**Short exercise:** Among the entries below, one stretch runs from the line that contains "for node, shape" through the line that contains "obj.matrix_world = world". Repeat that stretch exactly, ends included, and only that.

Dataset excerpt:
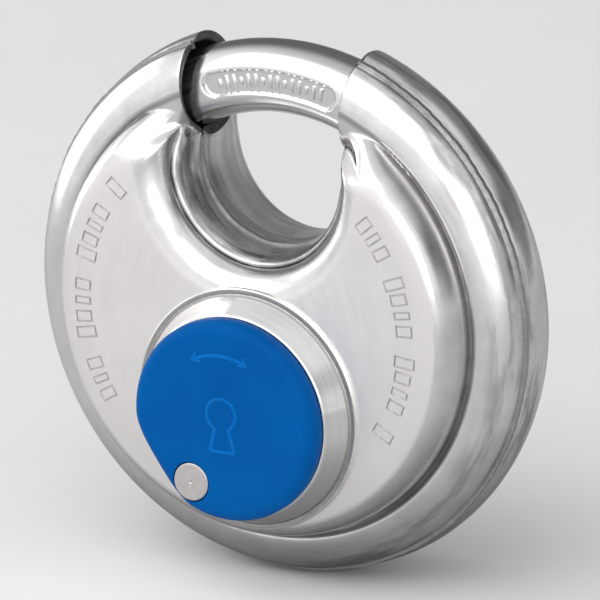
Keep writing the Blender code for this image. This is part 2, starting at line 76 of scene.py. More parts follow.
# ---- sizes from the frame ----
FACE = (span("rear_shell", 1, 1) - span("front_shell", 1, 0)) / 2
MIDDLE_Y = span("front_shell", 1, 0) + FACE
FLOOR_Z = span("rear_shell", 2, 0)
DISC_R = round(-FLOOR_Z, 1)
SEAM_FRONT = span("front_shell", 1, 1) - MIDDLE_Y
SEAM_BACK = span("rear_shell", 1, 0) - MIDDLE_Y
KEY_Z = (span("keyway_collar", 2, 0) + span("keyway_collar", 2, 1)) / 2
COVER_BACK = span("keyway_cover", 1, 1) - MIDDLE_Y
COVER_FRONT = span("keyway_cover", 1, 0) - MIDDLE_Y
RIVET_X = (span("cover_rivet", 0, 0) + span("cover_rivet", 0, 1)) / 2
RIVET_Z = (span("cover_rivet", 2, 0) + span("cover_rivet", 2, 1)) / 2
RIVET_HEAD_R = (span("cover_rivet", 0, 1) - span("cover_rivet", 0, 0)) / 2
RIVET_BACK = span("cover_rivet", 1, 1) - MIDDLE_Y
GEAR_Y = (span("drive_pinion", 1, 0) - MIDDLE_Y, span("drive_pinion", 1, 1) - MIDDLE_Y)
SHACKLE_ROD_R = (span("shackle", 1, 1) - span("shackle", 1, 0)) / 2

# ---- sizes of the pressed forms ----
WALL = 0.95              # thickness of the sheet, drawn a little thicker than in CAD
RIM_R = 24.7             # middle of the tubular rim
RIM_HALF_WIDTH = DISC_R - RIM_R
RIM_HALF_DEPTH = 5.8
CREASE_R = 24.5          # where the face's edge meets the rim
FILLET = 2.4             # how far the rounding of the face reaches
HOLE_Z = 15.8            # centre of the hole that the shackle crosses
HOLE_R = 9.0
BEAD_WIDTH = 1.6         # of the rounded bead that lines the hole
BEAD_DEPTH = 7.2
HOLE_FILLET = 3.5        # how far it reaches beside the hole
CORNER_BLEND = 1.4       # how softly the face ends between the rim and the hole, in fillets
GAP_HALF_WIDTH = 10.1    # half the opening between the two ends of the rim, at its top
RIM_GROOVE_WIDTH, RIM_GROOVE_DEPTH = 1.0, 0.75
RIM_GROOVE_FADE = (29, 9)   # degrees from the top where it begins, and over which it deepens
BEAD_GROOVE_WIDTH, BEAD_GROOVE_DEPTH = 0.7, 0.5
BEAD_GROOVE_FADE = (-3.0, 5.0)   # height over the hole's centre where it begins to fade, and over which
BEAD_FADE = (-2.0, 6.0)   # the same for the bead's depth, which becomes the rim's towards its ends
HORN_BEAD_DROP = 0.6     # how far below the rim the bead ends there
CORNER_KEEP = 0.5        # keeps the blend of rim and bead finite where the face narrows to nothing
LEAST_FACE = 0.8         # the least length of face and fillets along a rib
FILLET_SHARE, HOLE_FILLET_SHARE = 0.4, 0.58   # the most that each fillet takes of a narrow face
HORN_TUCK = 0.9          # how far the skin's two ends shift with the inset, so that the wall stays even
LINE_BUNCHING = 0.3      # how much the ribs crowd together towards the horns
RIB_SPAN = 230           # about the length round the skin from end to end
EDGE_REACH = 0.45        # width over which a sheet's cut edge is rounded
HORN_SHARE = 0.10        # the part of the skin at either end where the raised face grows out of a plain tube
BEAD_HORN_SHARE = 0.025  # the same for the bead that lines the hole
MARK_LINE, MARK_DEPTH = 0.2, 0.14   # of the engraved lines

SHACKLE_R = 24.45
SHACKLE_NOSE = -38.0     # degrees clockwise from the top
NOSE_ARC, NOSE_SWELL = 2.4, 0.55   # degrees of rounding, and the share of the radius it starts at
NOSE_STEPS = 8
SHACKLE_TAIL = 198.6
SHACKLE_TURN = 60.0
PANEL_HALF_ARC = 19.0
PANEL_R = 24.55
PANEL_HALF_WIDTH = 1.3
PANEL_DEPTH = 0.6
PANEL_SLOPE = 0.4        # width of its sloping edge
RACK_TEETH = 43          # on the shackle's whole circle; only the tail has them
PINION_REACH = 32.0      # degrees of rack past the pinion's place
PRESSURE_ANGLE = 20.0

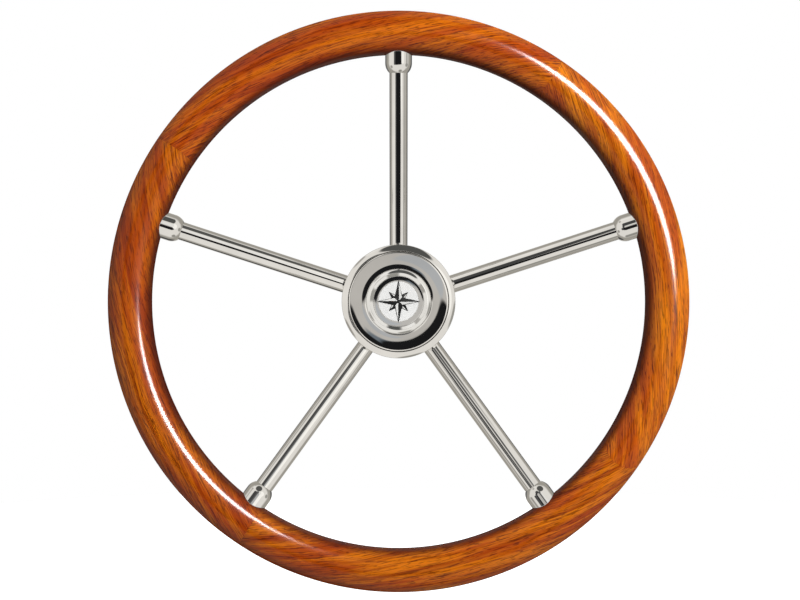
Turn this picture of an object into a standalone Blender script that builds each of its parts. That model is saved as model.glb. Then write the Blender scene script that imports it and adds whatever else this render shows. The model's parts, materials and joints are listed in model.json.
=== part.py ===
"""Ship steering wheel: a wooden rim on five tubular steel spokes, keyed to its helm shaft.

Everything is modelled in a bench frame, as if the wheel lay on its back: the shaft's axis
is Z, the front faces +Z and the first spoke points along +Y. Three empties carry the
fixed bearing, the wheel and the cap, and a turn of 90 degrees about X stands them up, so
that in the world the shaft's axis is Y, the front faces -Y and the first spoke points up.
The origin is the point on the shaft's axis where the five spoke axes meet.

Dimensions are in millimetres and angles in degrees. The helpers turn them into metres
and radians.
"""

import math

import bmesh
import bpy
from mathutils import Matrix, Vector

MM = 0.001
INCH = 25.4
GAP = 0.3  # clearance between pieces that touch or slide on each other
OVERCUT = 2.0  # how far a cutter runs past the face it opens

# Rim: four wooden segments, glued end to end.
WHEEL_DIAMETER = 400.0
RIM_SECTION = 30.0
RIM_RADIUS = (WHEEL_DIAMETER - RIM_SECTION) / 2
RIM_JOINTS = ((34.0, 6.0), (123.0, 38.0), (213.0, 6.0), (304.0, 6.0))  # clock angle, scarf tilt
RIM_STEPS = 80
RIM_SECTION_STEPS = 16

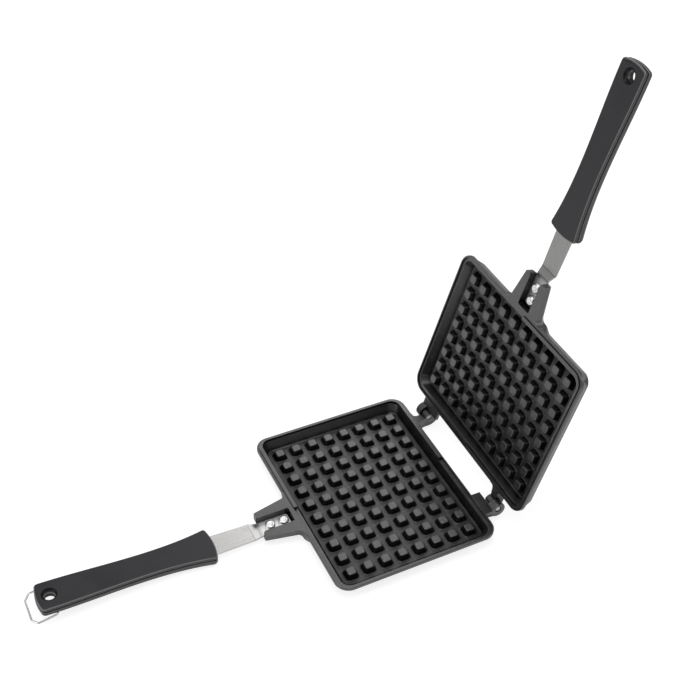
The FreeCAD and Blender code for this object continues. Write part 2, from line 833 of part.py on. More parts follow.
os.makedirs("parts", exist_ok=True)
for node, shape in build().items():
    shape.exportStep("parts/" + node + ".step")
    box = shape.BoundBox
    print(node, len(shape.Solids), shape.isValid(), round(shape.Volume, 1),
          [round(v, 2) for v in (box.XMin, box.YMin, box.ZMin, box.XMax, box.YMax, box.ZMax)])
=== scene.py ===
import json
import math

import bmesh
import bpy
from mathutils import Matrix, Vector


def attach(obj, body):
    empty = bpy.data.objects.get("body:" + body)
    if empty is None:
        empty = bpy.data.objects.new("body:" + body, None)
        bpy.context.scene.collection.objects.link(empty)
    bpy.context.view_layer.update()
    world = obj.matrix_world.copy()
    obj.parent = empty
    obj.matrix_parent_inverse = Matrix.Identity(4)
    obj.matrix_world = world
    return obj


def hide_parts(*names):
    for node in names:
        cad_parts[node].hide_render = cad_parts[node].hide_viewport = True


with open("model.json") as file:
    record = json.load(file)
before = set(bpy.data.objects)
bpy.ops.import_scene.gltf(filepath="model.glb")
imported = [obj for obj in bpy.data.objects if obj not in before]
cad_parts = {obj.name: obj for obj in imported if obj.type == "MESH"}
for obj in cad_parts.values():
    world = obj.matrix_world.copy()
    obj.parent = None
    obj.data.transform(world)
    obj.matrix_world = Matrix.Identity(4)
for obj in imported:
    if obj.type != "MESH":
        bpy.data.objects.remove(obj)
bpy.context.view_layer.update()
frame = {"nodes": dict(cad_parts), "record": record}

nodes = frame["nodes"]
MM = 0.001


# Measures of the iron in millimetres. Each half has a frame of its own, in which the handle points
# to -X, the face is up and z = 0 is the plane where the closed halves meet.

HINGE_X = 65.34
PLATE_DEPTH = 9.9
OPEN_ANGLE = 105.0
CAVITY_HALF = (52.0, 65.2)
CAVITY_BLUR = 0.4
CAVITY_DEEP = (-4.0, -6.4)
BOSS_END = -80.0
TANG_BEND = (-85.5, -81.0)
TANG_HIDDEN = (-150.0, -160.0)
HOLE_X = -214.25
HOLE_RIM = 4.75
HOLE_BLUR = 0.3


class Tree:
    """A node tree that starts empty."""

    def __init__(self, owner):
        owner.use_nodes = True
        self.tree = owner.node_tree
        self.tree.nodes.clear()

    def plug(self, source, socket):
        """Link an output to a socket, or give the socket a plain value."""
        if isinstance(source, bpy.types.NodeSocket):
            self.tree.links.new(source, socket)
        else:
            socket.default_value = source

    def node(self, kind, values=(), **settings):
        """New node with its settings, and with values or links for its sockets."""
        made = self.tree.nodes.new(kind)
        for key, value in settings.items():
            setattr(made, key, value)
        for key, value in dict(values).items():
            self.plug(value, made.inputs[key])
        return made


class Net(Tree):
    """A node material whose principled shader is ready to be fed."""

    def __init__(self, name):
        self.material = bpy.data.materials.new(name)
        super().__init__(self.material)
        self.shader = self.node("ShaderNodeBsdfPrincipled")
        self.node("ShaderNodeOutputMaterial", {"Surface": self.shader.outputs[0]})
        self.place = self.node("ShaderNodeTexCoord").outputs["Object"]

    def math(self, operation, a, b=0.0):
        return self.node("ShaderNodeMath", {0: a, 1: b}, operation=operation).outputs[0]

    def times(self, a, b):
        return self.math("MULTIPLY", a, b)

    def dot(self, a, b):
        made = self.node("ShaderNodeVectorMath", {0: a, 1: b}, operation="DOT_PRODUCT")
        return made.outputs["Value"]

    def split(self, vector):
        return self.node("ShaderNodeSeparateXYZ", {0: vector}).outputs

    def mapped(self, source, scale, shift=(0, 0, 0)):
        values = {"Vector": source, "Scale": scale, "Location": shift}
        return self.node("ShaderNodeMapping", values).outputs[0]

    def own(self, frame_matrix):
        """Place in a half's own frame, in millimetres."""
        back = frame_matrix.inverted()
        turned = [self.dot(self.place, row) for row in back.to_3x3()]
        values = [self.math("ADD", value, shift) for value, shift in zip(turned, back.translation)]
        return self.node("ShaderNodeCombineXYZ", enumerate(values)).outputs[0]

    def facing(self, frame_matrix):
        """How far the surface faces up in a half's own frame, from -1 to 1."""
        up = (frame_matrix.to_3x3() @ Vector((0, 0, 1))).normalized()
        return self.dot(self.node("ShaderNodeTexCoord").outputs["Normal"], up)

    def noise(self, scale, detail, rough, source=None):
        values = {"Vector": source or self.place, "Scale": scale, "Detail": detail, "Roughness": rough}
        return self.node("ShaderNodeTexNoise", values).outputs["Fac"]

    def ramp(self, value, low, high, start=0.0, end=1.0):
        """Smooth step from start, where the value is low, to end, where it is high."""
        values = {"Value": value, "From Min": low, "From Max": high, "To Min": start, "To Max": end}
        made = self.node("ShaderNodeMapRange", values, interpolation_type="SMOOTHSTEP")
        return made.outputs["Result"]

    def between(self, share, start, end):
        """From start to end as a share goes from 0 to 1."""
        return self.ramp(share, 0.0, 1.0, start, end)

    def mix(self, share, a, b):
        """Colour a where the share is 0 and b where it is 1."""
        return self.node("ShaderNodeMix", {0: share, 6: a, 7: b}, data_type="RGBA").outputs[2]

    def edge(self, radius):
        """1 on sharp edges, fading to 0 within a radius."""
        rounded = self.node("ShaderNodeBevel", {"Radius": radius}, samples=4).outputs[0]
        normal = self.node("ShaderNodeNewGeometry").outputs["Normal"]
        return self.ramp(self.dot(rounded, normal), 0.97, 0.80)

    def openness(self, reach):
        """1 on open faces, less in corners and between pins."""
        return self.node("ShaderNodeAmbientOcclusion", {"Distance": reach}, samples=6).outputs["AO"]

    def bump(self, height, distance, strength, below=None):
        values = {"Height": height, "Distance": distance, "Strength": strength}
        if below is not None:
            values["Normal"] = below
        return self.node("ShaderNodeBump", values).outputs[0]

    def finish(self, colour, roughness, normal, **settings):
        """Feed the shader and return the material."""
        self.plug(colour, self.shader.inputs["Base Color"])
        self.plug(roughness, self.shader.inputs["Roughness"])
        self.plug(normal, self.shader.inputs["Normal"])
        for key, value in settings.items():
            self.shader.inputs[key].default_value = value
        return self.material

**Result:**
for node, shape in build().items():
    shape.exportStep("parts/" + node + ".step")
    box = shape.BoundBox
    print(node, len(shape.Solids), shape.isValid(), round(shape.Volume, 1),
          [round(v, 2) for v in (box.XMin, box.YMin, box.ZMin, box.XMax, box.YMax, box.ZMax)])
=== scene.py ===
import json
import math

import bmesh
import bpy
from mathutils import Matrix, Vector


def attach(obj, body):
    empty = bpy.data.objects.get("body:" + body)
    if empty is None:
        empty = bpy.data.objects.new("body:" + body, None)
        bpy.context.scene.collection.objects.link(empty)
    bpy.context.view_layer.update()
    world = obj.matrix_world.copy()
    obj.parent = empty
    obj.matrix_parent_inverse = Matrix.Identity(4)
    obj.matrix_world = world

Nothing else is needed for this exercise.